Beloved actor Bernard Cribbins died at the age of 93, his agent said.
Cribbins’ glittering onscreen career spanning over seven decades saw him star in “Doctor Who” and the hit 1979 film, “The Railway Children” to name a few.
News of his death was announced in a statement from his agency on social media Thursday.
“He worked well into his 90s, recently appearing in Doctor Who and the CBeebies series Old Jack’s Boat,” his agency, Gavin Barker Associates, wrote. “He lost his wife of 66 years, Gill, last year.”
“Bernard’s contribution to British entertainment is without question,” the statement continued. “He was unique, typifying the best of his generation of him, and will be greatly missed by all who had the pleasure of knowing and working with him.”
Cribbins propelled to fame after becoming the narrator of the popular British children’s TV show, “The Wombles.”
The actor was known by generations of children, having played station porter Albert Perks in “The Railway Children.”
He landed the recurring role of Wilfred Mott in “Doctor Who” alongside Catherine Tate.
Former “Doctor Who” showrunner Russel T. Davies led tributes, writing, “I’m so lucky to have known him. Thanks for everything, my old soldier. A legend has left the world.”
Cribbins also played Dr.
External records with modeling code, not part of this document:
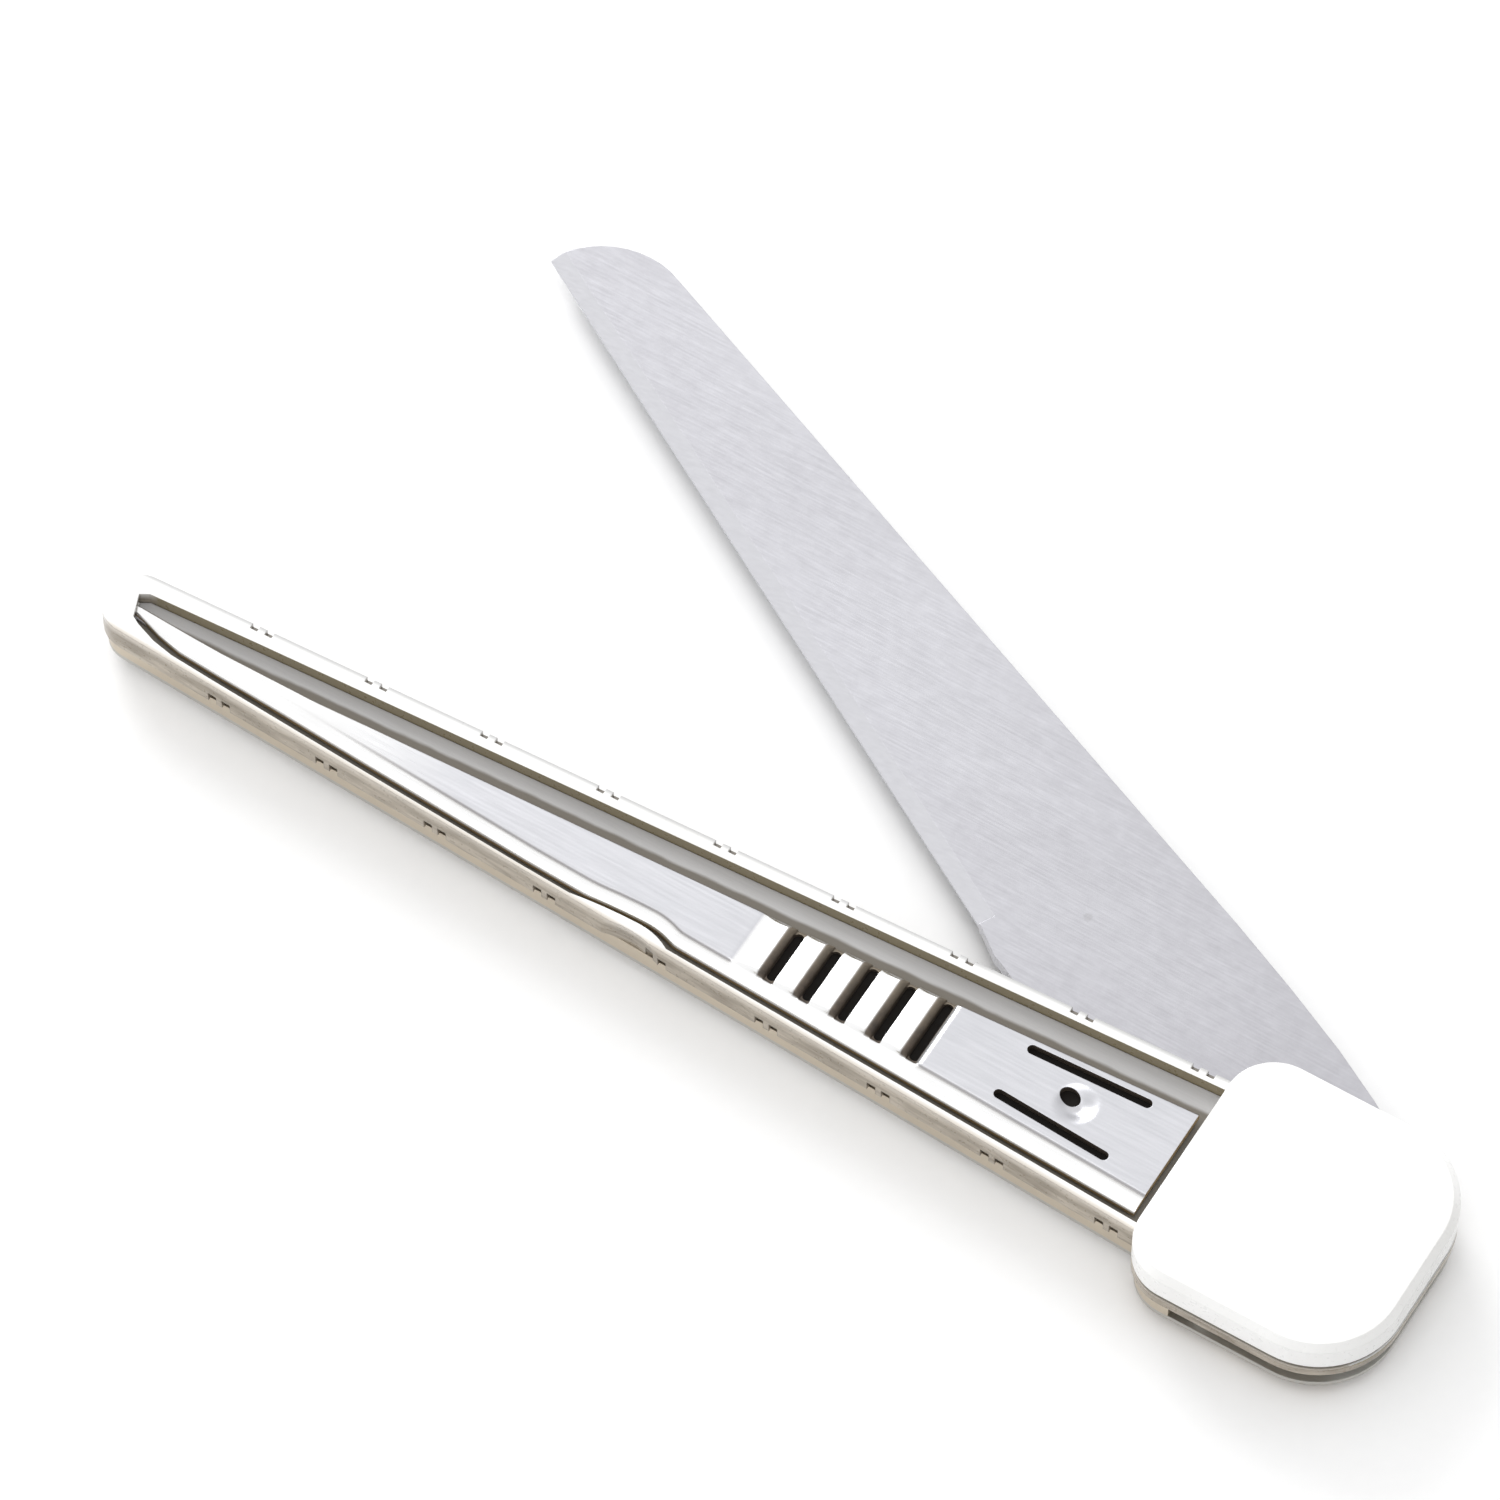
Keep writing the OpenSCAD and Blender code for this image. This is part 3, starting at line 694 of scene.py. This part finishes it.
def studio_world():
    """Even white surround that falls off to a darker side towards +X."""
    world = bpy.data.worlds.new("studio")
    bpy.context.scene.world = world
    world.use_nodes = True
    tree = world.node_tree
    back = tree.nodes["Background"]
    coord = tree.nodes.new("ShaderNodeTexCoord")
    axes = tree.nodes.new("ShaderNodeSeparateXYZ")
    tree.links.new(coord.outputs["Generated"], axes.inputs[0])
    fall = tree.nodes.new("ShaderNodeMapRange")
    fall.interpolation_type = "SMOOTHSTEP"
    fall.inputs["From Min"].default_value = 0.95
    fall.inputs["From Max"].default_value = 0.2
    fall.inputs["To Min"].default_value = 0.3
    fall.inputs["To Max"].default_value = 1.0
    tree.links.new(axes.outputs[0], fall.inputs["Value"])
    back.inputs[0].default_value = (1.0, 1.0, 1.0, 1.0)
    tree.links.new(fall.outputs["Result"], back.inputs[1])


studio_world()


def area(name, where, aim, size, power):
    """A round soft light that points at aim."""
    data = bpy.data.lights.new(name, "AREA")
    data.shape = "DISK"
    data.size = size
    data.energy = power
    obj = bpy.data.objects.new(name, data)
    obj.location = where
    obj.rotation_euler = (Vector(aim) - Vector(where)).to_track_quat("-Z", "Y").to_euler()
    bpy.context.scene.collection.objects.link(obj)


centre = (-0.045, 0.015, 0.0)
area("key", (-0.73, 0.51, 0.44), centre, 0.5, 3.8)
area("top", (0.0, -0.05, 1.1), centre, 0.5, 2.0)

AZIMUTH = math.radians(31.55)
ELEVATION = math.radians(58.0)
AIM = Vector((-52.25, 14.41, 2.0)) * MM
AWAY = 0.6411
level = math.cos(ELEVATION)
back = Vector((math.sin(AZIMUTH) * level, -math.cos(AZIMUTH) * level, math.sin(ELEVATION)))
right = Vector((math.cos(AZIMUTH), math.sin(AZIMUTH), 0.0))
up = back.cross(right)
data = bpy.data.cameras.new("camera")
data.sensor_width = 36.0
data.lens = 214.27
data.clip_start = 0.05
camera = bpy.data.objects.new("camera", data)
turn = Matrix((right, up, back)).transposed().to_4x4()
camera.matrix_world = Matrix.Translation(AIM + back * AWAY) @ turn
bpy.context.scene.collection.objects.link(camera)
bpy.context.scene.camera = camera

view = bpy.context.scene.view_settings
view.view_transform = "Standard"
view.look = "None"
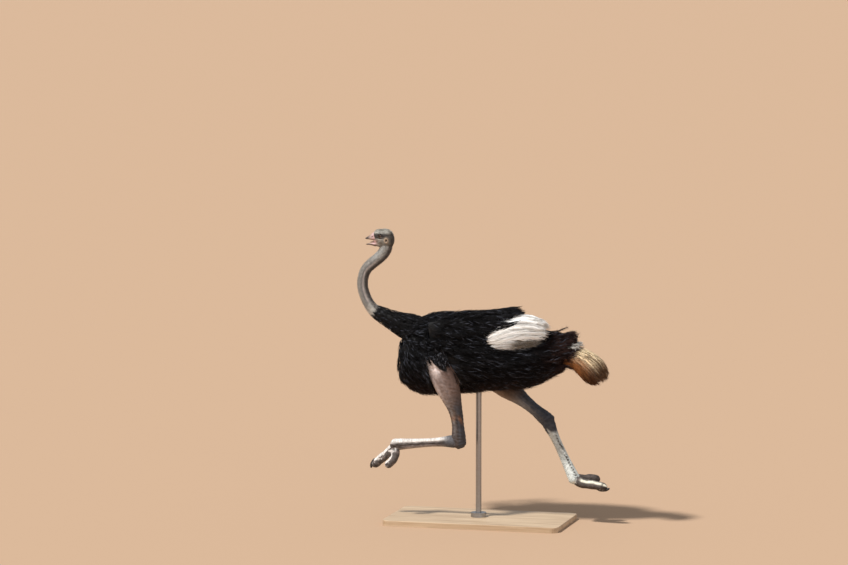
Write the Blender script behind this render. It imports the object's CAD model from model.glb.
"""The looks of a running ostrich cock on a display stand, in metres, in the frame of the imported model.

The bird runs towards -X and its left side is -Y. One skin is fused from smooth lofts. The plumage is
mesh: every feather has a shaft and loose barbs, each a thin closed strand, and lies along the body.
"""

import math

import bmesh
import bpy
import numpy as np
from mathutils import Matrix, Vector
from mathutils.bvhtree import BVHTree


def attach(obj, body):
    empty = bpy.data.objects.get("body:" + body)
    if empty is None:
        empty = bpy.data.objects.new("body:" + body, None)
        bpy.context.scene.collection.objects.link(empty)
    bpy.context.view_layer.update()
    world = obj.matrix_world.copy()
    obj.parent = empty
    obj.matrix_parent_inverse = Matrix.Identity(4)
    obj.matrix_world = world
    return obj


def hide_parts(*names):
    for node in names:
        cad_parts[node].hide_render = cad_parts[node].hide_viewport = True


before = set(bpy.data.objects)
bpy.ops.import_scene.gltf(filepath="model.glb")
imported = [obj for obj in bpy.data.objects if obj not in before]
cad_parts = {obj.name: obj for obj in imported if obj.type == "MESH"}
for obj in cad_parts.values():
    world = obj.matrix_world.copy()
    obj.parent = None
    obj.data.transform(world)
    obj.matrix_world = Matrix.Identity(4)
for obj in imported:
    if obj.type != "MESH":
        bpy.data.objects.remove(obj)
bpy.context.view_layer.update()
rng = np.random.default_rng(11)

SIDES = {"left": -1, "right": 1}
ACROSS = np.array([0.0, 1.0, 0.0])
UP = np.array([0.0, 0.0, 1.0])
BOTTOM = 3 * math.pi / 2  # the angle round a loft at its underside
OUTWARD = {"left": math.pi, "right": 0.0}

# ---------------------------------------------------------------- sizes of the body's lofts

TRUNK = [  # x, top, bottom, half width, to the tips of the feathers
    (-0.565, 1.095, 1.045, 0.030),
    (-0.553, 1.160, 1.000, 0.085),
    (-0.526, 1.215, 0.945, 0.130),
    (-0.474, 1.295, 0.894, 0.172),
    (-0.400, 1.365, 0.859, 0.202),
    (-0.300, 1.400, 0.850, 0.224),
    (-0.180, 1.414, 0.858, 0.242),
    (-0.040, 1.420, 0.872, 0.252),
    (0.100, 1.416, 0.889, 0.252),
    (0.230, 1.396, 0.900, 0.240),
    (0.340, 1.356, 0.918, 0.215),
    (0.440, 1.300, 0.968, 0.175),
    (0.530, 1.240, 1.016, 0.125),
    (0.585, 1.200, 1.050, 0.075),
    (0.606, 1.160, 1.095, 0.030),
]
NECK = [  # x, z, half width, half depth
    (-0.400, 1.255, 0.100, 0.112),
    (-0.480, 1.290, 0.086, 0.102),
    (-0.555, 1.316, 0.068, 0.084),
    (-0.620, 1.344, 0.052, 0.063),
    (-0.685, 1.374, 0.043, 0.050),
    (-0.735, 1.404, 0.037, 0.041),
    (-0.768, 1.445, 0.034, 0.037),
    (-0.794, 1.498, 0.033, 0.036),
    (-0.810, 1.560, 0.033, 0.036),
    (-0.806, 1.620, 0.033, 0.036),
    (-0.783, 1.676, 0.033, 0.037),
    (-0.742, 1.716, 0.034, 0.038),
    (-0.697, 1.752, 0.034, 0.039),
    (-0.662, 1.790, 0.035, 0.0405),
    (-0.646, 1.825, 0.035, 0.0410),
    (-0.642, 1.860, 0.032, 0.0340),
]
HEAD = [  # x, top, bottom, half width
    (-0.734, 1.906, 1.872, 0.0130),
    (-0.730, 1.924, 1.856, 0.0230),
    (-0.720, 1.935, 1.841, 0.0305),
    (-0.700, 1.942, 1.827, 0.0365),
    (-0.680, 1.9445, 1.818, 0.0405),
    (-0.655, 1.9455, 1.812, 0.0430),
    (-0.630, 1.941, 1.814, 0.0410),
    (-0.610, 1.927, 1.826, 0.0340),
    (-0.598, 1.906, 1.844, 0.0230),
    (-0.591, 1.886, 1.862, 0.0100),
]
BILL_UPPER = [
    (-0.704, 1.926, 1.868, 0.0305),
    (-0.722, 1.926, 1.868, 0.0300),
    (-0.738, 1.920, 1.870, 0.0280),
    (-0.756, 1.905, 1.873, 0.0240),
    (-0.772, 1.894, 1.875, 0.0185),
    (-0.784, 1.887, 1.876, 0.0125),
    (-0.790, 1.883, 1.877, 0.0060),
]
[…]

Who’s companion Tom Campbell in the 1966 film “Daleks’ Invasion Earth: 2150 AD” He returned 41 years later to reprise the role in the reboot.
His other onscreen appearances include “Two-Way Stretch,” “She,” and the 1967 version of “Casino Royale” in the James Bond film franchise, where he played a taxi driver.
He also appeared in some episodes of the hit ABC TV series, “The Val Doonican Show,” which ran from 1975 until 1986.
But acting wasn’t his only skill.
Cribbins made a well-known name for himself in the music world and enjoyed a number of hit records, including “Hole In The Ground” and “Right Said Fred,” both of which reached the UK singles chart top 10.
In 2018, he published a book about his life in show business, titled “Bernard Who? 75 Years Of Doing Absolutely Everything.”
“Do your best and be grateful for every single job,” he wrote.